CFA Practice Question

CFA Practice Question

Crucible Networks has been growing at a rapid rate in excess of 20% a year; this is expected to continue for the next eight to ten years. Crucible has had to make large investments in its electronic networks in a nascent industry that has a great deal of long-term promise. As a result of its investments, it has paid very little in taxes, due to substantial depreciation available to it under the tax law year after year. Crucible depreciates assets on an accelerated basis for tax purposes and a straight-line basis for reporting purposes. Which of the following statements is MOST appropriate for Crucible? An analyst may adjust ______
A. its deferred tax liabilities by crediting them to stockholders' equity.
B. its deferred tax liabilities by reclassifying them as an interest-free loan and credit the difference between their face value and discounted value to stockholders' equity.
C. adjust its deferred tax assets by reclassifying them as long-term accounts receivable and amortize them over time, similar to an installment sale.
Explanation: Deferred taxes represent the difference between the income tax expense (reported) and income taxes payable (to the government). If the former are greater, a liability is created. In this case, Crucible is not expected to pay much in taxes due to the high depreciation shield available for the next several years as a result of the high-growth nature of its business and required investments. An analyst may credit some or most of the liability to equity, as it may never be paid to the government. At the very least, the analyst may discount the liability and credit the difference to equity.

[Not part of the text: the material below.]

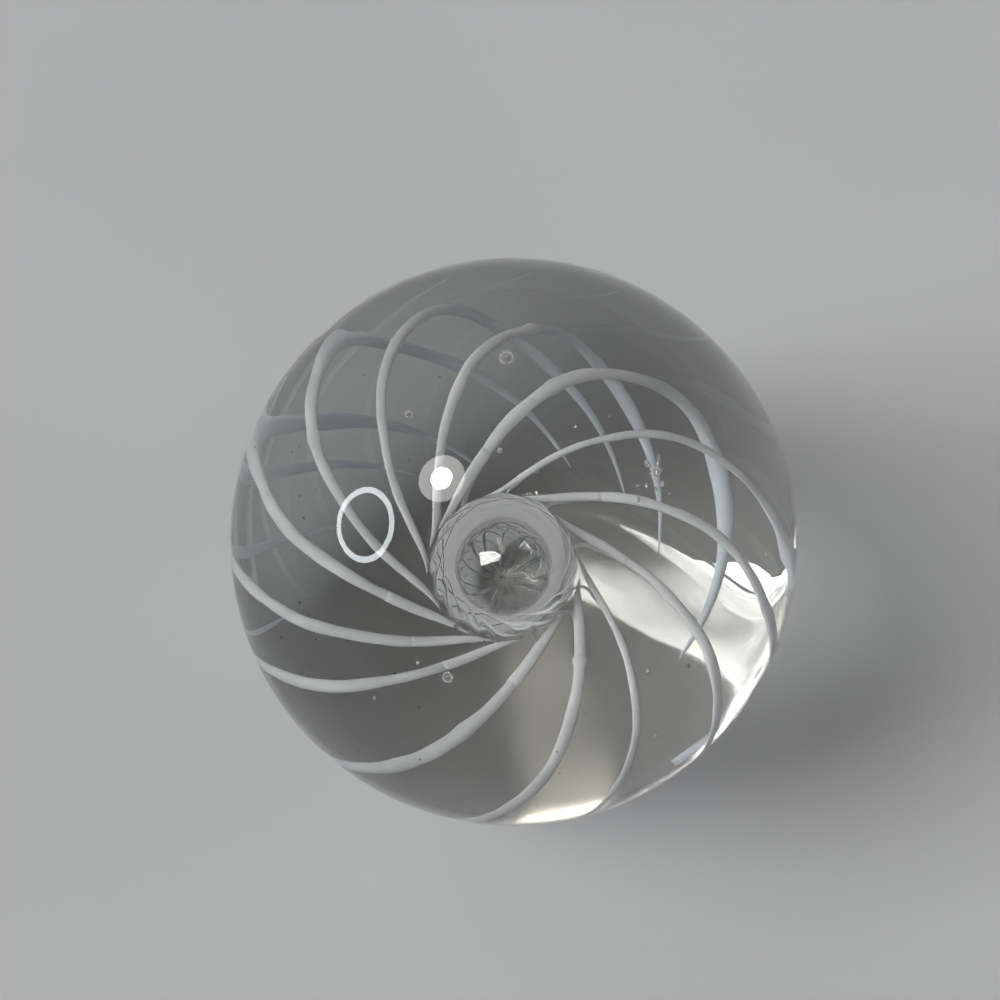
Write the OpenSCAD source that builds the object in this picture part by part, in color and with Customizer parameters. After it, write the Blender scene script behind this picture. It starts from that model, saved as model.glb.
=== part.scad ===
// Solid glass ball paperweight. White glass threads swirl round a bubble of air that is
// trapped in the middle of clear glass, and the ball stands on a ground flat.
// Frame: origin at the centre of the ground flat, +Z up, the front towards -Y.

/* [Ball] */
// Diameter of the clear glass ball
ball_d = 80; // [60:1:110]
// Diameter of the ground flat that the ball stands on
flat_d = 36; // [24:1:48]
// Width of the softened edge round the ground flat
arris = 0.6; // [0.2:0.1:1.5]

/* [Bubble] */
// Diameter of the bubble of air in the middle
bubble_d = 14.4; // [8:0.2:18]
// How far the bubble's centre lies to the right of the ball's centre
bubble_x = -1; // [-4:0.5:4]
// How far the bubble's centre lies behind the ball's centre
bubble_y = -2.5; // [-4:0.5:4]
// How far the bubble's centre lies above the ball's centre
bubble_z = -1; // [-5:0.5:5]
// Depth of the flute that each thread presses into the bubble's wall
flute = 0.3; // [0:0.05:0.5]

/* [Threads] */
// Clear glass between the ball's side and the widest place of the threads' layer
side_cover = 15.1; // [12:0.1:18]
// Clear glass left between the ground flat and the threads' ends, at the least
floor_cover = 5; // [3:0.5:8]
// Height of the layer's nearly flat top above the bubble's centre
layer_top = 0.2; // [0:0.1:4]
// Depth of the layer's widest place below the bubble's centre
layer_waist = 9.5; // [7:0.5:12]
// Depth of the threads' ends below the layer's widest place
layer_belly = 11.5; // [6:0.5:14]
// Thickness of a thread as a share of its own width
thread_flatness = 0.62; // [0.4:0.02:1]
// Clear glass left between the bubble's wall and a thread that passes it
bubble_cover = 0.5; // [0.3:0.1:2]
// Turn of the whole swirl round its axis, in degrees
swirl_start = -65; // [-180:1:180]
// How strongly the threads are twisted, where 1 is the full swirl
swirl = 1; // [0.3:0.05:1.2]
// Lean of the swirl's axis towards the front, in degrees
lean_front = 5; // [0:1:8]
// Lean of the swirl's axis towards the right, in degrees
lean_right = 3; // [0:1:6]

/* [Hidden] */
// Each thread's own drift from its even place in the round, in degrees, going round
// counter-clockwise as seen from above
THREAD_DRIFT = [-8, 0, 0, 2, 5, 9, 10, 10, 5, 0, -2.5, -7, -12];
// How much further than the others each thread is twisted from its crest to its end, in degrees
THREAD_EXTRA_TWIST = [-1.5, 0, 5, 4, -0.5, 1, -1, 4, 1.5, -3.5, 0, -3, 1.5];
// How far each thread bulges out beyond the layer at its crest
THREAD_BULGE = [0.3, 0.1, -0.1, 0.5, 0.1, -0.2, -0.5, 0.2, 1.4, 1.1, -0.3, 0.2, 0.2];
// Width of each thread at its widest
THREAD_WIDTH = [1.5, 1.3, 0.8, 1.1, 1.1, 0.8, 1.4, 1.1, 1.0, 1.1, 1.3, 1.2, 1.2];
THREADS = len(THREAD_DRIFT);

// Small round seeds of air left in the glass: place from the ball's centre, and diameter
SEEDS = [
    [[0, 14, 14], 1.6],
    [[-7, -16, 3.5], 1.2],
    [[-10, 9, 12], 0.9],
    [[-1, 5.5, 10], 0.6],
    [[13, -16, 3], 0.5],
    [[14, -23, 1.5], 0.5],
    [[-10, -15, 5], 0.4],
    [[-14.5, -17.5, 2], 0.4],
];

ball_r = ball_d / 2;
flat_r = flat_d / 2;
bubble_r = bubble_d / 2;
// Height of the ball's centre above the ground flat
ball_z = sqrt(ball_r * ball_r - flat_r * flat_r);
// Distance from the bubble's centre at which a thread's middle line passes its wall
wall_r = bubble_r + bubble_cover + max(THREAD_WIDTH) * thread_flatness / 2;
// Greatest radius of the threads' layer
layer_r = ball_r - side_cover;
// Stretch of the layer from the pit's wall out to its widest place, and from the nearly flat
// top down to there, and from there down to the threads' ends
layer_reach = layer_r - wall_r;
crown = layer_top + layer_waist;
belly = min(layer_belly, ball_z + bubble_z - floor_cover - layer_waist);

// Angles up from the bubble's lowest point of the stations on the pit's wall
PIT = [18, 48, 78];
// The layer's profile, from the pit under the bubble, up the bubble's wall, over the flat
// top, round the waist and in along the underside. Each station is [radius from the swirl's
// axis, height from the bubble's centre, twist in degrees, width as a share of the widest].
LAYER = [
    [wall_r * sin(PIT[0]), -wall_r * cos(PIT[0]), 14, 0.35],
    [wall_r * sin(PIT[1]), -wall_r * cos(PIT[1]), 10, 0.5],
    [wall_r * sin(PIT[2]), -wall_r * cos(PIT[2]), 4, 0.7],
    [wall_r + layer_reach * 0.08, layer_top - 1, -5, 0.8],
    [wall_r + layer_reach * 0.24, layer_top, -17, 0.85],
    [wall_r + layer_reach * 0.48, layer_top - crown * 0.03, -30, 0.9],
    [wall_r + layer_reach * 0.75, layer_top - crown * 0.22, -42, 1],
    [wall_r + layer_reach * 0.92, layer_top - crown * 0.55, -53, 1],
    [layer_r, -layer_waist, -64, 1],
    [layer_r * 0.96, -layer_waist - belly * 0.38, -76, 1],
    [layer_r * 0.84, -layer_waist - belly * 0.66, -94, 0.9],
    [layer_r * 0.66, -layer_waist - belly, -116, 0.6],
];
LAST = len(LAYER) - 1;
// Station at the pit's rim, where the threads start to bulge, and the one at their crest
RIM = 3;
CREST = 7;
// Rings of a thread between one station and the next
RINGS_PER_SPAN = 3;
// Corners of a thread's cross-section
THREAD_SIDES = 6;
// Points of the bubble's wall from one thread to the next, angle from one of its rings to the
// next, and the angle up from its lowest point at which its flutes have faded out
FLUTE_STEPS = 4;
BUBBLE_STEP = 12;
FLUTE_END = 120;

$fn = 96;

// A smooth curve through four neighbouring stations, at share t between the middle two,
// and its direction there.
function between(a, b, c, d, t) =
    b + t * (c - a) / 2 + t * t * (a - 2.5 * b + 2 * c - d / 2)
    + t * t * t * (1.5 * (b - c) + (d - a) / 2);
function heading(a, b, c, d, t) =
    (c - a) / 2 + 2 * t * (a - 2.5 * b + 2 * c - d / 2)
    + 3 * t * t * (1.5 * (b - c) + (d - a) / 2);
function station(k) = LAYER[max(0, min(LAST, k))];
function ring_span(k) = min(LAST - 1, floor(k / RINGS_PER_SPAN));
function ring_share(k) = k / RINGS_PER_SPAN - ring_span(k);
function layer_at(k) = let (s = ring_span(k))
    between(station(s - 1), station(s), station(s + 1), station(s + 2), ring_share(k));
function layer_heading(k) = let (s = ring_span(k))
    heading(station(s - 1), station(s), station(s + 1), station(s + 2), ring_share(k));
function unit(v) = v / norm(v);

// Turn of thread i round the swirl's axis where the layer's twist is as given, at station share u
function thread_turn(i, twist, u) =
    swirl_start + 360 * i / THREADS + THREAD_DRIFT[i]
    + swirl * (twist + THREAD_EXTRA_TWIST[i] * (u - CREST) / (LAST - CREST));

// One ring of thread i: an oval across the thread, broad in the layer and thin through it
function thread_ring(i, k) =
    let (
        at = layer_at(k),
        way = layer_heading(k),
        u = k / RINGS_PER_SPAN,
        bulge = THREAD_BULGE[i] * min(1, max(0, (u - RIM) / (CREST - RIM))),
        turn = thread_turn(i, at[2], u),
        out_dir = [cos(turn), sin(turn), 0],
        round_dir = [-sin(turn), cos(turn), 0],
        middle = (at[0] + bulge) * out_dir + [0, 0, at[1]],
        along = way[0] * out_dir + [0, 0, way[1]]
            + at[0] * swirl * way[2] * PI / 180 * round_dir,
        through = unit([0, 0, way[0]] - way[1] * out_dir),
        across = unit(cross(along, through)),
        half = THREAD_WIDTH[i] * at[3] / 2
    )
    [for (a = [0 : 360 / THREAD_SIDES : 359])
        middle + half * cos(a) * across + half * thread_flatness * sin(a) * through];

// One ring of the bubble, at an angle up from its lowest point. Its wall is fluted under the
// threads, and the flutes follow them up the pit and fade out above the rim.
function bubble_ring(angle) =
    let (
        u = min(RIM, max(0, (angle - PIT[0]) / (PIT[1] - PIT[0]))),
        at = layer_at(u * RINGS_PER_SPAN),
        fade = min(1, max(0, (FLUTE_END - angle) / (FLUTE_END - PIT[2])))
    )
    [for (i = [0 : THREADS - 1], j = [0 : FLUTE_STEPS - 1])
        let (
            this = thread_turn(i, at[2], u),
            next = thread_turn((i + 1) % THREADS, at[2], u) + (i + 1 < THREADS ? 0 : 360),
            turn = this + (next - this) * j / FLUTE_STEPS,
            dent = flute * fade * pow((1 + cos(360 * j / FLUTE_STEPS)) / 2, 2),
            r = bubble_r - dent
        )
        [r * sin(angle) * cos(turn), r * sin(angle) * sin(turn), -r * cos(angle)]];

// Faces of a closed skin over rings of n points each, with flat or pointed ends
function skin_faces(rings, n) = concat(
    [[for (j = [0 : n - 1]) j]],
    [for (k = [0 : rings - 2], j = [0 : n - 1], half = [0, 1])
        let (a = k * n + j, b = k * n + (j + 1) % n)
        half == 0 ? [a, a + n, b] : [b, a + n, b + n]],
    [[for (j = [n - 1 : -1 : 0]) (rings - 1) * n + j]]
);

module swirl_frame() {
    translate([bubble_x, bubble_y, ball_z + bubble_z])
        rotate([lean_front, lean_right, 0])
            children();
}

module thread_solid(i) {
    rings = LAST * RINGS_PER_SPAN + 1;
    swirl_frame()
        polyhedron(
            points = [for (k = [0 : rings - 1]) each thread_ring(i, k)],
            faces = skin_faces(rings, THREAD_SIDES),
            convexity = 6
        );
}

module white_thread(i) {
    color([0.88, 0.88, 0.89]) thread_solid(i);
}

// The ball with its ground flat. The edge of the flat is softened by a cone that slopes
// half as steeply as the ball does there.
module ball_blank() {
    arris_slope = tan(asin(flat_r / ball_r) / 2);
    intersection() {
        translate([0, 0, ball_z])
            sphere(r = ball_r);
        cylinder(h = ball_d, r1 = flat_r - arris, r2 = flat_r - arris + ball_d / arris_slope);
    }
}

// The trapped air, with its lowest and highest points cut off to a very small flat
module bubble() {
    angles = [BUBBLE_STEP / 2 : BUBBLE_STEP : 180 - BUBBLE_STEP / 2];
    swirl_frame()
        polyhedron(
            points = [for (angle = angles) each bubble_ring(angle)],
            faces = skin_faces(len([for (angle = angles) 1]), THREADS * FLUTE_STEPS),
            convexity = 2
        );
}

module seeds() {
    for (seed = SEEDS)
        translate([0, 0, ball_z] + seed[0])
            sphere(d = seed[1]);
}

module clear_glass() {
    color([0.86, 0.9, 0.9, 0.3])
        difference() {
            ball_blank();
            bubble();
            seeds();
            for (i = [0 : THREADS - 1])
                thread_solid(i);
        }
}

clear_glass();
for (i = [0 : THREADS - 1])
    white_thread(i);
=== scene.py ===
"""Looks of a solid glass ball paperweight: a clear glass ball with a bubble of air in its
middle, and white glass threads that swirl round the bubble and are sealed in the ball.

Sizes are in millimetres and angles in degrees. Meshes are put in the frame in metres.
Heights and turns of the swirl are from the bubble's centre, in a frame that leans a little."""

import math

import bpy
import numpy as np
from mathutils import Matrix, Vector


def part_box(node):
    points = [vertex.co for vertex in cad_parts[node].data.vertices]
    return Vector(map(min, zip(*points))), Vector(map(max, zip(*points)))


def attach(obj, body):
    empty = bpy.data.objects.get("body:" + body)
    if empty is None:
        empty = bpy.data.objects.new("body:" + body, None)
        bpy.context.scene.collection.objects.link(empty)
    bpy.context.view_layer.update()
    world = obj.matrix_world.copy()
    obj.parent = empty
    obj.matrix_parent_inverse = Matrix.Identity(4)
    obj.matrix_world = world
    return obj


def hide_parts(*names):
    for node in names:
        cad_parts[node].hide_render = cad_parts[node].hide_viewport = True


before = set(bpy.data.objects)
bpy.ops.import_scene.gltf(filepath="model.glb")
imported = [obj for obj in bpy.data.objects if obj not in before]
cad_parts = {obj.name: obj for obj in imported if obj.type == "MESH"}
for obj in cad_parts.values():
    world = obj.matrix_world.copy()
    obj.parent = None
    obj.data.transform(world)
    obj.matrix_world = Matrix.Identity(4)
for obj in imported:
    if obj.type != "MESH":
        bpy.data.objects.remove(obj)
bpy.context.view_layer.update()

MM = 0.001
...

User Contributed Comments 4

User Comment
danlan If the deferred tax liability is going to be reversed, is C correct?
jackwez no C would not be correct.... in the long run the deferred tax liability is either recognized by the accounting books (since you usually pay this in cash anyways) or the liability will be revaluted with a credit to RE or income depending on the nature/timing of the revaluation.
Lambo83 If the rapid growth is expected to continue for the next 8-10 years it should be expected the DTL can be reversed and therefore should be included in liabilities. Moreover the depreciation is based on Double Accelerating which suggests that after a couple years the depreciation for tax will be less than the straight-line depreciation for accounting and hence the DTL will be reversed.
harrybay If I were an analyst I wouldn't do that.